Enhanced Recombination Rate in Ion Storage Rings: Formation of Rydberg Atoms during the Beam Merging

Electron-ion recombination plays an important role in many areas of physics, such as astrophysics, fusion plasma, and accelerator physics. With the aid of electron coolers in ion storage rings it has become possible to measure the recombination rate at very low energies (typically $<$ 1 meV). For the experiments involving bare ions, the dominant recombination mechanism was attributed to radiative recombination. The measured rates\footnote{G. Gwinner {\it et al.}, Phys. Rev. Lett. {\bf 84}, 4822 (2000).} showed, however, a significant enhancement beyond the theoretical prediction\footnote{H. A. Kramers, Philos. Mag. {\bf 46}, 836 (1923); H. Bethe and E. Salpeter, {\it Quantum Mechanics of One- and Two-Electron Atoms}, Springer, Berlin (1957).}. We will discuss additional pathways for recombination due to the presence of guiding magnetic fields in the electron cooler.

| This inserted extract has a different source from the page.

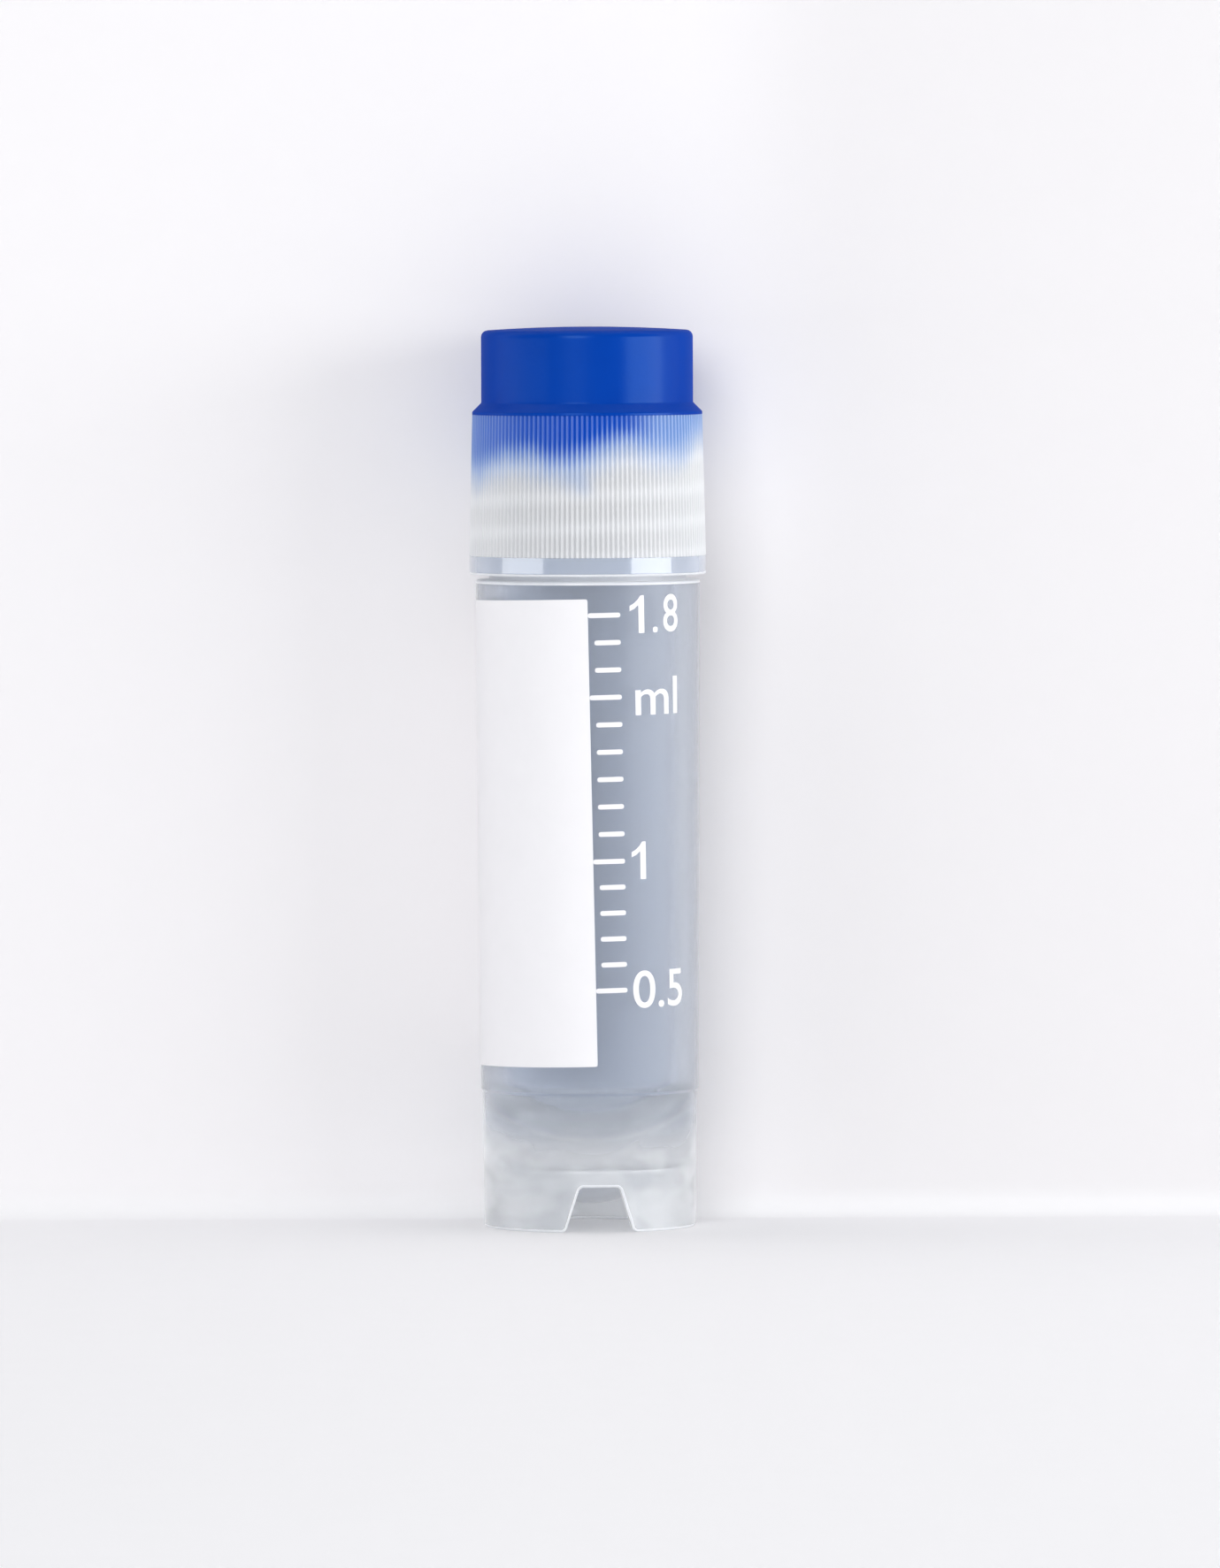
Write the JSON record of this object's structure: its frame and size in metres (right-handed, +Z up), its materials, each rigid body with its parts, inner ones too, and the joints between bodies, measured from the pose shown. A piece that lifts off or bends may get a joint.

In the merging section a toroidal magnetic field guiding the electron beam crosses the ion beam with a finite angle and a transient motional electric field is induced in the rest frame of ion. This electric field forms Rydberg atoms and their radiative stabilization significantly contributes to the measured rate. The scaling of the rate with the ion charge and the magnetic guiding field is discussed. Understanding the origin of the observed enhancement is of importance for the analog process of antihydrogen formation presently studied in several experiments\footnote{C. Wesdorp, F. Robicheaux and L. D. Noordam, Phys. Rev. Lett {\bf 84}, 3799 (2000).}.